“ – Ti trovo bene Lee.
– Davvero?
– No, ma è bello vederti”
La trama di questo film è inafferrabile. Se amate la letteratura beat e se avete avuto anche solo una piccola esperienza dei romanzi di William Burroughs, probabilmente Queer vi sembrerà fantastico.
Se invece no, potreste rischiare di uscire fuori storditi e stordite, con anche una punta di amarezza.

Scena dal film "Queer" di Luca Guadagnino (2024)
In questo film non c’è nulla di poetico sull’amore omosessuale rispetto a quanto ci aveva commosso Chiamami con il tuo nome. Effettivamente è la narrativa stessa di Burroughs ad adottare una linea disturbante e tachicardica: il film è il riadattamento al libro omonimo dell’autore statunitense.
Come nel romanzo, Guadagnino privilegia la rapidità dei pensieri, delle azioni, delle visioni stralunate di quel mondo alterato che appartiene solo “a chi si fa.”
E Lee, il protagonista del film, è un tossicodipendente: alcol e droga sono il suo pane quotidiano e non lo abbandonano mai, per tutti e tre i tre capitoli del film.
Poi c’è il sesso, che non chiameremo tossicodipendenza perché il sesso non è tossico, ma Lee cerca spesso compagnia e tra un bicchiere e un altro si innamora di un giovane marinaio accompagnato: Eugene.
Inizia una storia di incontri tra corpi mal corrisposta, che culmina con un viaggio in Ecuador alla ricerca dello yage, una potentissima droga capace di rendere chi la assume telepatico.
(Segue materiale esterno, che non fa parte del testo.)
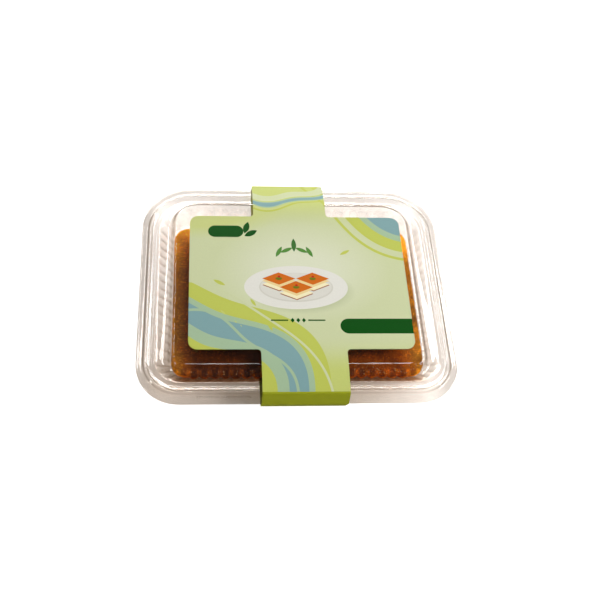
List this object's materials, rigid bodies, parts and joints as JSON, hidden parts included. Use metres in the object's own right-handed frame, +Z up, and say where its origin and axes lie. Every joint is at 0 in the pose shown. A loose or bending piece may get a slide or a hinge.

Lee ed Eugene si ritrovano così nella giungla, raggiungendo l’unica donna sul continente che pare sappia dove si trova lo yage e come sia fatto.
La terza e ultima parte del film è forse quella più emozionante di tutte: dopo aver assunto lo yage, secondo un rituale condotto dalla donna, i due partono per un trip senza muoversi di un dito: allucinazioni strazianti permettono ai loro corpi di fondersi, di squarciarsi, di entrare l’uno in simbiosi fisica con l’altro.
Ed è qui che la trama si ferma, rallenta: non vediamo più Lee bere affannosamente, non lo vediamo più entrare e uscire dal bar, sudare, scopare. Lo vediamo fondersi nella spalla di Eugene, nel suo torace, attraversarlo.
Quando il film finisce, usciamo dalla sala con qualche perplessità:
a cosa è servito tutto questo? Non cerchiamo certo un senso etico, ma ci domandiamo perché realizzare un film così. Ci abbiamo pensato lungamente e ci siamo detti che potrebbe essere una risposta a chi è incline alle dipendenze: farne a meno è impossibile, basta avere la consapevolezza di cosa assumi, non tanto di quanto ne assumi. In fine dei conti saranno sempre e comunque solo fatti tuoi.